Side note, I haven't found a good way of identifying themes on a chapter basis that wouldn't ruin the plot. That would be the equivalent of “skipping the scene” in a movie, but I don't know a way of doing it smoothly. Plus some of the themes cover many chapters. In Ash, the miscarriage is spread out across three chapters but it influences the character until the end of the book, nine chapters later.
I realized that I seek being uncomfortable in more than a few instances in my life. The most recent is my attendance at WisCon. As I mentioned in an earlier post, I am frequently depressed on the last day of WisCon but I keep coming back.
This discomfort is important. I honestly don't think you can really look into yourself without a mirror. And no physical mirror can really reveal the heart. Instead, the mirror has to be others around you.
Take for example, cultural appropriation. I thought about doing a post about it, mainly because I didn't see why it was a bad thing or even that it was an issue. But in the process of planning that post, I realized the fact I couldn't see “why” was actually a problem with my thinking. It was an issue but my blindness toward it was the problem.
As an apparently cis white male, I'm in the majority for this country. Even though I don't really see myself as having a specific culture, I do. But I couldn't see it any more than most people don't realize that every aisle in the grocery store that isn't “ethic” is the majority culture. We don't label the aisles as “non-ethic” or “everyone else”, but that is there.
Needless to say, I didn't write that post. Instead, I have this uncomfortable spot in my head with a sign that says “you are missing something” but no real answers. I don't have them, I don't know how to fill in that gap. Events like WisCon that at least let me know they exist. Years later, I might figure it out, but it takes a while to first find the hole and then to fill it up.
One way of filling in that gap is simple, listen. For the most part, I go to WisCon to listen to others. To see the world in a different way than I see every other day of the year. To hear things that haven't intruded in my reality for over four decades simply because I wasn't in a position to experience them.
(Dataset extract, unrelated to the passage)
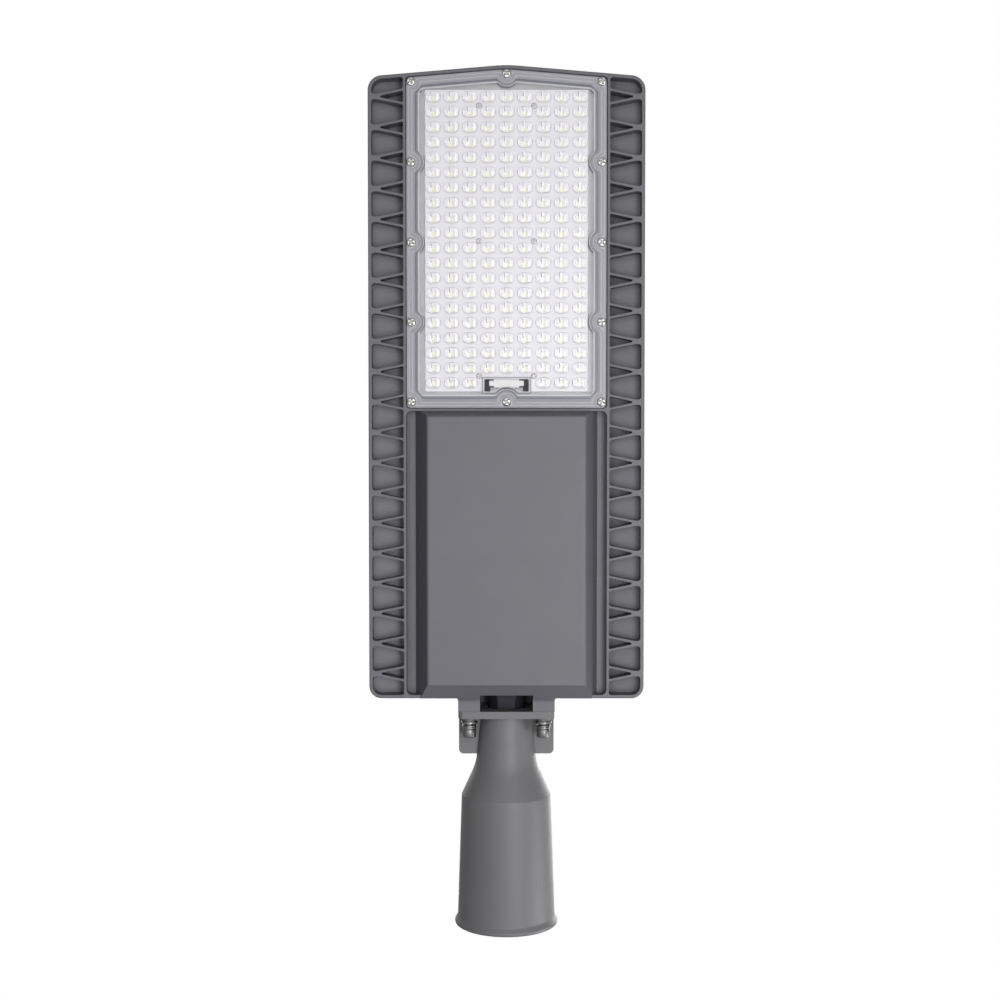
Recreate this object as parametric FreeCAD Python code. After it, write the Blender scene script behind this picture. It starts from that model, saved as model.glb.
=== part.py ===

When I hear something that makes me uncomfortable, I fight that initial urge to ask questions or argue against it. It is there, I hate that it is there because there is so much in me that wants to say its wrong, but I know it isn't. I don't want to minimize the experiences and observations of others simply because they are just as true as my own. When someone is aggressively ranting against whites or males, they have have something to say and it is just as important for me to hear without responding as it is for others to listen also. I know it is personal but not at the same time.
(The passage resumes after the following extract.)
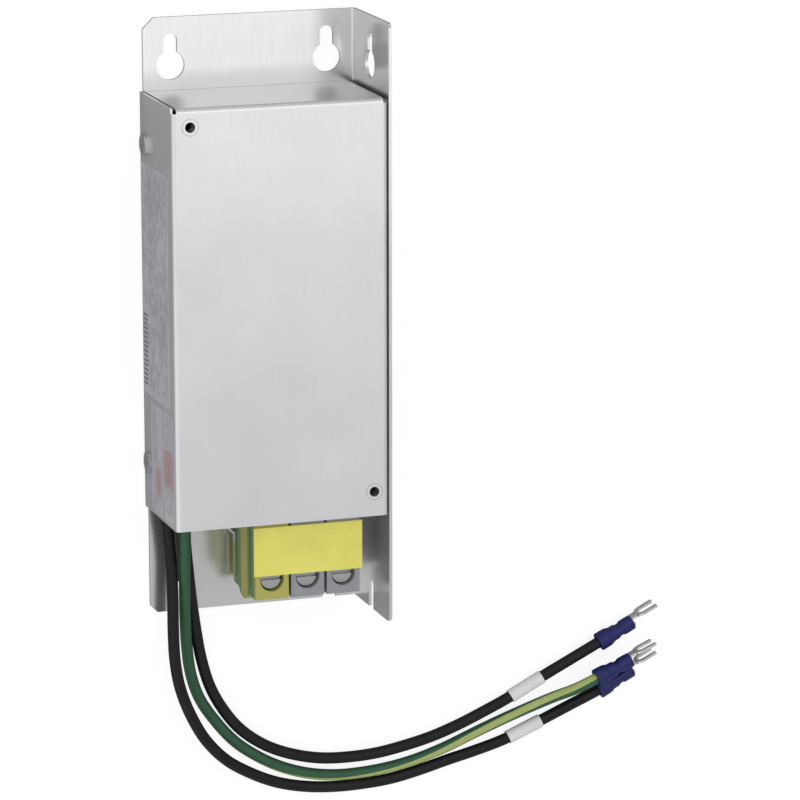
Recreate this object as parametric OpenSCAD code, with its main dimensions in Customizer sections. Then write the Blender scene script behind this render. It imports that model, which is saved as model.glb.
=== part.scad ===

When that happens, I focus on remembering what caused me to disagree and set it aside to look at it later. To plan but never write a post about it, to use it as inspiration for a story to help me understand something I have a blank spot for, or simply to learn how to fill in those gaps in my thinking.
The reason I get depressed coming home from WisCon is not because it wasn't fun or because no one loves me, but a simple side effect of listening to others and integrating their views into my own. These are things that aren't figured out in an hour or a day, it takes a long time. Sometimes it takes years to fill in the gaps and see the world outside of my own senses.
Another reason for depression is that I realize I'm doing something wrong. Either one of my unintended microaggressions is revealed or my reasons for doing something may be well-meaning but ultimately insulting. I'm sure including Kanéko in my story will probably insult someone as will the Japanese/French/First Nations influences I used to create the desert culture.
Some of those revelations change my life. I used to greet almost everyone while walking on the sidewalk. I don't because someone showed that some women suffer from being greeted simply because they are female. Since I don't have the ability to say “I like everyone”, they just see yet another guy trying to talk them up. And that's an honest problem, I only did it because I hated the anonymous work crowds in Chicago where everyone desperately pretended not to be surrounded by others. It is a minor thing to me, but it could ruin someone's day.
I honestly would say I'm not an ally, a feminist, or anything else. I'm just fumbling through life, trying to be as open and welcoming as I can be. As such, that requires me to go into the uncomfortable places to learn where I have failed.
I love WisCon because it makes me uncomfortable. I like listening to people talk about their lives and reveal something I can't ever understand. I love when I feel the passion and fire, not only because it scorches my own basis of understanding but because it is a story I haven't heard. I because it makes me uncomfortable, it changes me, and it helps me fill in the gaps to (hopefully) grow into a better person.